This Article is From Dec 17, 2019

US University Professor Removed From Class For Showing Hitler Parody Clip

Catherine West Lowry, who has been teaching in the Isenberg School of Management for more than a decade, has offered extra credit to students who make parody videos at the end of each semester, said Ibrahim Akar, 19, a sophomore who took Lowry's class this fall.

US University Professor Removed From Class For Showing Hitler Parody Clip

Lowry showed the clip to students in November to provide an example of the kind of videos they could make

A University of Massachusetts accounting professor was removed from the classroom by school officials just weeks before the end of the semester after she showed students a parody of Adolf Hitler's rant from the 2004 movie "Downfall."

The four-minute clip has sparked controversy on the flagship Amherst campus. University officials called the video shown in Catherine West Lowry's class "objectively offensive," according to a statement from UMass spokesman Ed Blaguszewski.

Lowry, who has been teaching in the Isenberg School of Management for more than a decade, has offered extra credit to students who make parody videos at the end of each semester, said Ibrahim Akar, 19, a sophomore who took Lowry's class this fall. Past videos posted to YouTube show groups of students substituting accounting lessons they learned in Lowry's class for lyrics in rap songs.

In the "Downfall" clip, shared on YouTube in 2009, Lowry's former students added English subtitles to a much-parodied scene from the German film. The subtitles read, in part, "Don't you dare finish that sentence or I'll send you to a chamber and it won't be the chamber of commerce," apparently making reference to the gas chambers used in Nazi Germany to kill millions of Jewish people during World War II.

Lowry showed the clip to students in November to provide an example of the kind of videos they could make for extra credit, Akar said.

"It got a lot of mixed responses," the sophomore said. "Some people were laughing, some people were indifferent. It was a different energy to the classroom. Some said it was too much, like she should have known better."

Lowry apologized to the class via email, according to the campus newspaper, the Massachusetts Daily Collegian. She did not respond to a request for comment from The Washington Post.
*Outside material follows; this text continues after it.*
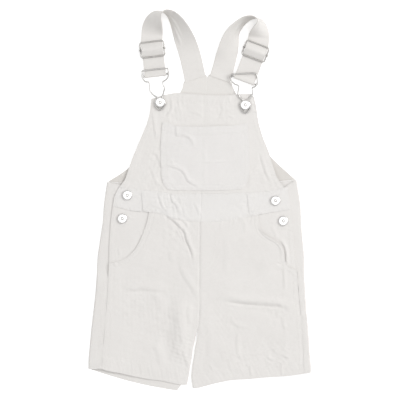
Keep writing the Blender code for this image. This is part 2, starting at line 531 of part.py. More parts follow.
def rounded(outline, count):
    """A closed outline resampled: evenly spaced points on the smooth curve through its rows."""
    rows = np.array(outline, float)
    around = smooth(np.vstack([rows[-2:], rows, rows[:2]]), 3 * FINE_STEPS)
    start = np.argmin(np.linalg.norm(around[:FINE_STEPS] - rows[0], axis=1))
    late = 2 * FINE_STEPS
    finish = late + np.argmin(np.linalg.norm(around[late:] - rows[0], axis=1))
    return around[np.linspace(start, finish, count, endpoint=False).astype(int)]


def button(name, x, y, base, cap, look):
    """Shank button: a flat back disc at the cloth, a shank and a domed cap with a raised rim."""
    profile = [(radius, cap + height) for radius, height in BUTTON_CAP]
    profile += [(SHANK_RADIUS, cap), (SHANK_RADIUS, base), (0, base)]
    return turned(name, profile, x, y, look)


FLAT_COLUMNS = 6  # columns of a back leg that lie on the table
FOLD_ANGLES = (0, 36, 72, 108, 144, 180)  # and those round its fold


def back_leg(name, table, sag, look):
    """Half of the back: flat on the table, then folded up round the side on to the front."""
    rows = np.array(table, float)
    inner, outer, edge = rows[:, 0:2], rows[:, 2:4], rows[:, 4:7]
    across = outer - inner
    across /= np.linalg.norm(across, axis=1)[:, None]
    radius = (edge[:, 2] - CLOTH / 2) / 2
    crest = outer - across * (radius + CLOTH / 2)[:, None]
    inner = inner + across * SEAM_PULL
    columns = []
    for t in np.linspace(0, 1, FLAT_COLUMNS + 1)[:-1]:
        spot = inner + (crest - inner) * t
        height = np.full(len(rows), CLOTH / 2)
        hem = np.zeros(len(rows))
        hem[-1] = -sag * np.sin(np.pi * t)
        columns.append(np.column_stack([spot[:, 0], spot[:, 1] + hem, height]))
    for angle in np.radians(FOLD_ANGLES):
        spot = crest + across * (radius * np.sin(angle))[:, None]
        columns.append(np.column_stack([spot, CLOTH / 2 + radius * (1 - np.cos(angle))]))
    fold_top = np.column_stack([crest, edge[:, 2]])
    columns += [(fold_top + edge) / 2, edge]
    return sheet(name, np.stack(columns, axis=1), CLOTH, look)


# Build.
for leftover in list(bpy.data.objects):
    bpy.data.objects.remove(leftover)

GARMENT = fresh_collection("child_shortalls")
CUTTERS = fresh_collection("cutters", shown=False)
TWILL = material("off_white_twill", (0.78, 0.75, 0.71))
BAND_TWILL = material("off_white_twill_band", (0.80, 0.78, 0.74))
POCKET_TWILL = material("off_white_twill_pocket", (0.79, 0.77, 0.73))
BACK_TWILL = material("off_white_twill_back", (0.72, 0.69, 0.65))
STRAP_TWILL = material("off_white_twill_strap", (0.77, 0.74, 0.70))
NICKEL = material("nickel_wire", (0.62, 0.60, 0.57), metallic=1.0, roughness=0.3)
BUTTON_METAL = material("nickel_button", (0.66, 0.65, 0.63), metallic=1.0, roughness=0.35)

BIB_COLUMNS, BIB_ROWS = 14, 12
BIB_SEAM_X = 5  # the pocket lies on the left bib panel up to here
POCKET_COLUMNS, POCKET_ROWS = 12, 9
OUT, IN = 4, 10  # waistband columns outside the scoop pocket's edge and inside it
BAND_ROWS = 4
SCOOP_ROWS, LOW_ROWS = 6, 6
HIP_COLUMNS, HIP_ROWS = 6, 8
BACK_COLUMNS, BACK_ROWS = 6, 12
LOOP_ROWS = 6
BUTTON_GAP = 0.3  # between a button and the cloth or wire under it
SIDE_SHANK = 0.6
BELT_LOOP_GAP = 0.35
EYE_BELOW_Y = 150  # a clasp's wire below this line is its button eye

bib_left_grid = folded(pulled_in(patch(
    smooth(BIB_TOP_L, BIB_COLUMNS), smooth(WAIST_TOP_L, BIB_COLUMNS),
    smooth(BIB_LEFT, BIB_ROWS), smooth(BIB_CENTRE, BIB_ROWS))), BIB_FOLDS)
bib_right_grid = folded(pulled_in(patch(
    smooth(BIB_TOP_R, BIB_COLUMNS), smooth(WAIST_TOP_R, BIB_COLUMNS),
    smooth(BIB_CENTRE, BIB_ROWS), smooth(BIB_RIGHT, BIB_ROWS))), BIB_FOLDS)
sheet("bib_left", bib_left_grid, CLOTH, TWILL)
sheet("bib_right", bib_right_grid, CLOTH, TWILL)

pocket_plan = patch(smooth(POCKET_TOP, POCKET_COLUMNS), smooth(POCKET_FOOT, POCKET_COLUMNS),
                    smooth(POCKET_LEFT, POCKET_ROWS), smooth(POCKET_RIGHT, POCKET_ROWS))
pocket_x, pocket_y = pocket_plan[..., 0], pocket_plan[..., 1]
under = np.where(pocket_x < BIB_SEAM_X, height_on(bib_left_grid, pocket_x, pocket_y),
                 height_on(bib_right_grid, pocket_x, pocket_y))
pocket_grid = np.concatenate([pocket_plan, (under + POCKET_LIFT)[..., None]], axis=-1)
sheet("bib_pocket", folded(pocket_grid, POCKET_FOLDS), CLOTH, POCKET_TWILL)

band_left_grid = folded(pulled_in(patch(
    smooth(WAIST_TOP_L, OUT + IN), joined(smooth(BAND_FOOT_L_OUT, OUT), smooth(BAND_FOOT_L_IN, IN)),
    smooth(BAND_LEFT, BAND_ROWS), smooth(BAND_CENTRE, BAND_ROWS))), LOWER_FOLDS)
band_right_grid = folded(pulled_in(patch(
    joined(smooth(WAIST_TOP_R, OUT + IN - 1), smooth(BAND_TOP_R_END, 1)),
    joined(smooth(BAND_FOOT_R_IN, IN), smooth(BAND_FOOT_R_OUT, OUT)),
    smooth(BAND_CENTRE, BAND_ROWS), smooth(BAND_RIGHT, BAND_ROWS))), LOWER_FOLDS)
sheet("waistband_left", band_left_grid, BAND, BAND_TWILL)
sheet("waistband_right", band_right_grid, BAND, BAND_TWILL)

leg_left_grid = folded(pulled_in(patch(
    smooth(LEG_TOP_L, IN), smooth(HEM_L, IN),
    joined(smooth(SCOOP_L, SCOOP_ROWS), smooth(SIDE_L, 2 * LOW_ROWS)),
    joined(smooth(CENTRE_UPPER, SCOOP_ROWS), smooth(CENTRE_LOWER, LOW_ROWS),
           smooth(INSEAM_L, LOW_ROWS)))), LOWER_FOLDS)
leg_right_grid = folded(pulled_in(patch(
    smooth(LEG_TOP_R, IN), smooth(HEM_R, IN),
    joined(smooth(CENTRE_UPPER, SCOOP_ROWS), smooth(CENTRE_LOWER, LOW_ROWS), smooth(INSEAM_R, LOW_ROWS)),
    joined(smooth(SCOOP_R, SCOOP_ROWS), smooth(SIDE_R, 2 * LOW_ROWS)))), LOWER_FOLDS)
sheet("front_leg_left", leg_left_grid, CLOTH, TWILL)
sheet("front_leg_right", leg_right_grid, CLOTH, TWILL)

sheet("hip_piece_left", pulled_in(patch(
    smooth(HIP_TOP_L, HIP_COLUMNS), smooth(HIP_FOOT_L, HIP_COLUMNS),
    smooth(HIP_OUTER_L, HIP_ROWS), smooth(HIP_INNER_L, HIP_ROWS))), CLOTH, TWILL)
sheet("hip_piece_right", pulled_in(patch(
    smooth(HIP_TOP_R, HIP_COLUMNS), smooth(HIP_FOOT_R, HIP_COLUMNS),
    smooth(HIP_INNER_R, HIP_ROWS), smooth(HIP_OUTER_R, HIP_ROWS))), CLOTH, TWILL)

for name, top, foot, left, right in (
    ("back_bib_left", BACK_TOP_L, BACK_FOOT_L,
     smooth(BACK_SIDE_L, BACK_ROWS), straight(BACK_CENTRE_L, BACK_ROWS)),
    ("back_bib_right", BACK_TOP_R, BACK_FOOT_R,
     straight(BACK_CENTRE_R, BACK_ROWS), smooth(BACK_SIDE_R, BACK_ROWS)),
):
    plan = pulled_in(patch(straight(top, BACK_COLUMNS), straight(foot, BACK_COLUMNS), left, right))
    on_table = np.full(plan.shape[:2] + (1,), CLOTH / 2)
    sheet(name, np.concatenate([plan, on_table], axis=-1), CLOTH, BACK_TWILL)


back_leg("back_leg_left", BACK_LEG_L, BACK_HEM_SAG_L, BACK_TWILL)
back_leg("back_leg_right", BACK_LEG_R, BACK_HEM_SAG_R, BACK_TWILL)

for name, (top, foot, width) in BELT_LOOPS.items():
    band = band_left_grid if top[0] < 0 else band_right_grid
    down = np.linspace(0, 1, LOOP_ROWS + 1)[:, None]
    middle = np.array(top) * (1 - down) + np.array(foot) * down
    plan = np.stack([middle + (shift * width, 0) for shift in (-0.5, 0, 0.5)], axis=1)
    height = height_on(band, plan[..., 0], plan[..., 1]) + BAND / 2 + BELT_LOOP_GAP + CLOTH / 2
    sheet(name, np.concatenate([plan, height[..., None]], axis=-1), CLOTH, BAND_TWILL)

strap("strap_left", 1, LOOP_L, END_DIRECTION_L, BAR_L, SLIDE_L, LIFT_L, STRAP_TWILL)
strap("strap_right", -1, LOOP_R, END_DIRECTION_R, BAR_R, SLIDE_R, LIFT_R, STRAP_TWILL)
slide_buckle("slide_left", BAR_L, SLIDE_L, LIFT_L, NICKEL)
slide_buckle("slide_right", BAR_R, SLIDE_R, LIFT_R, NICKEL)
clasp("clasp_left", CLASP_L, BAR_L, SLIDE_L, LIFT_L, NICKEL)
clasp("clasp_right", CLASP_R, BAR_R, SLIDE_R, LIFT_R, NICKEL)

for name, (x, y) in BIB_BUTTONS.items():
    grid, outline = (bib_left_grid, CLASP_L) if x < 0 else (bib_right_grid, CLASP_R)
    base = float(height_on(grid, [x], [y])[0]) + CLOTH / 2 + BUTTON_GAP
    eye = max(row[2] for row in outline if row[1] < EYE_BELOW_Y)
    button(name, x, y, base, eye + WIRE + BUTTON_GAP, BUTTON_METAL)
for name, (x, y) in SIDE_BUTTONS.items():
    if "upper" in name:
        band = band_left_grid if x < 0 else band_right_grid
        top = float(height_on(band, [x], [y])[0]) + BAND / 2
    else:
        top = HIP_OUTER_L[0][2] + CLOTH / 2
    button(name, x, y, top + BUTTON_GAP, top + BUTTON_GAP + SIDE_SHANK, BUTTON_METAL)

for made in [*GARMENT.objects, *CUTTERS.objects]:
    made.location.x += CENTRE_SHIFT[0] * MM
    made.location.y += CENTRE_SHIFT[1] * MM
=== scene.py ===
"""Looks for the child's shortalls laid flat: fine cloth shells on the CAD solids' form, with creases, seams,
hems and topstitching, twill and nickel finishes, and the table seen from straight above."""

import bpy
import numpy as np
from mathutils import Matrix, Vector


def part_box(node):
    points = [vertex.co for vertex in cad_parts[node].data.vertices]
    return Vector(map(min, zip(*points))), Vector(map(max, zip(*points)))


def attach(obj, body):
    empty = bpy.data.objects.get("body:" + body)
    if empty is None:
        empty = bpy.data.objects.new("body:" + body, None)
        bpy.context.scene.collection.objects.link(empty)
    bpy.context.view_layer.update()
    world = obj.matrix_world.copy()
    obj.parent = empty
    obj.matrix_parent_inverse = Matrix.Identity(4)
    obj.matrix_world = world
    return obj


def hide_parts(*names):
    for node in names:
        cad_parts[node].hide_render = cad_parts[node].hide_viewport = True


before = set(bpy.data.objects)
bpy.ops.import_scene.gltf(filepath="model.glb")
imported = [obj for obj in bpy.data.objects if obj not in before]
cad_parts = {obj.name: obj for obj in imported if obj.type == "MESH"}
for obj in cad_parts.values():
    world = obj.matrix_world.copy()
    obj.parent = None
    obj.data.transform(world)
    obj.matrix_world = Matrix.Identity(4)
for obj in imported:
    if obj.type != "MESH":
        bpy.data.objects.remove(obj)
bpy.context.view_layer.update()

MM = 0.001
SHIFT = np.array([0.2, 0.68, 0.0])  # the tables' origin to the frame's, in mm
CLOTH, BAND, STRAP, STRAP_WIDTH = 1.0, 1.8, 1.2, 31.6
SEAM_PULL = 0.12
CELL = 1.3  # mm, cell of a visible panel's grid
WIRE, BAR_WIRE = 1.1, 1.02
BODY = "root"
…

"My intent was never to offend or upset anyone," Lowry wrote to the class. "While I've received hundreds of wonderful, thoughtful, creative videos over the past 11 years, this issue, along with an earlier issue this semester, has caused the end of these extra credit videos."

The unconventional assignment led university officials to announce that Lowry would not return to the classroom for the rest of the semester.

"The university is conducting a full review of the matter," Blaguszewski said.

Lowry was criticized early in the semester for airing a video in which former students parodied the song "Thotiana," by the rapper Blueface. The clip was taken offline because students said that it was "derogatory towards women," the Collegian reported.

The incident attracted attention from free-speech advocates. Jonathan Friedman, campus free-speech project director for the nonprofit PEN America, defended Lowry in a statement.

"The videos here may have been offensive, but if professors can face disciplinary action for circulating student-made projects, that can have a chilling effect on how students and faculty engage in the learning process," Friedman said. "Much humor and satire pushes the boundaries of decorum, but this was, if anything, a teaching opportunity rather than grounds for an investigation.

"It is true that Lowry might have used better judgment, but university leaders must not rush to formal investigations and discipline in cases where direct dialogue and engagement would be more appropriate."

The video - and the response from students and administrators - inflamed existing tension on a campus that has dealt with recent incidents of anti-Semistism and racism.

In October, swastikas were found drawn in the school's Fine Arts Center. "We are deeply hurt and disgusted by these anti-Semitic symbols being represented on our campus," the Student Alliance for Israel posted on its Facebook group.

And last year, a racist epithet and threats against black people were scrawled in Melville Hall, a dorm for first-year students.

Akar said the university took the incident in Lowry's class "way more seriously."

"For the Melville stuff, they just sent us an email," Akar said about administrators. "I feel like they didn't really investigate."

In the email, a school housing official told Melville residents that the university "is committed to investigating hateful acts" and invited students to a community meeting to discuss the incident.

A student-run Instagram page shared a meme expressing a similar sentiment to Akar's. The post accused the university of ignoring "actual hate crimes on campus" and instead "firing good professors for no reason."

In the comments, students wrote "Free Cat" - an apparent reference to the professor's first name - and posted cat emoji.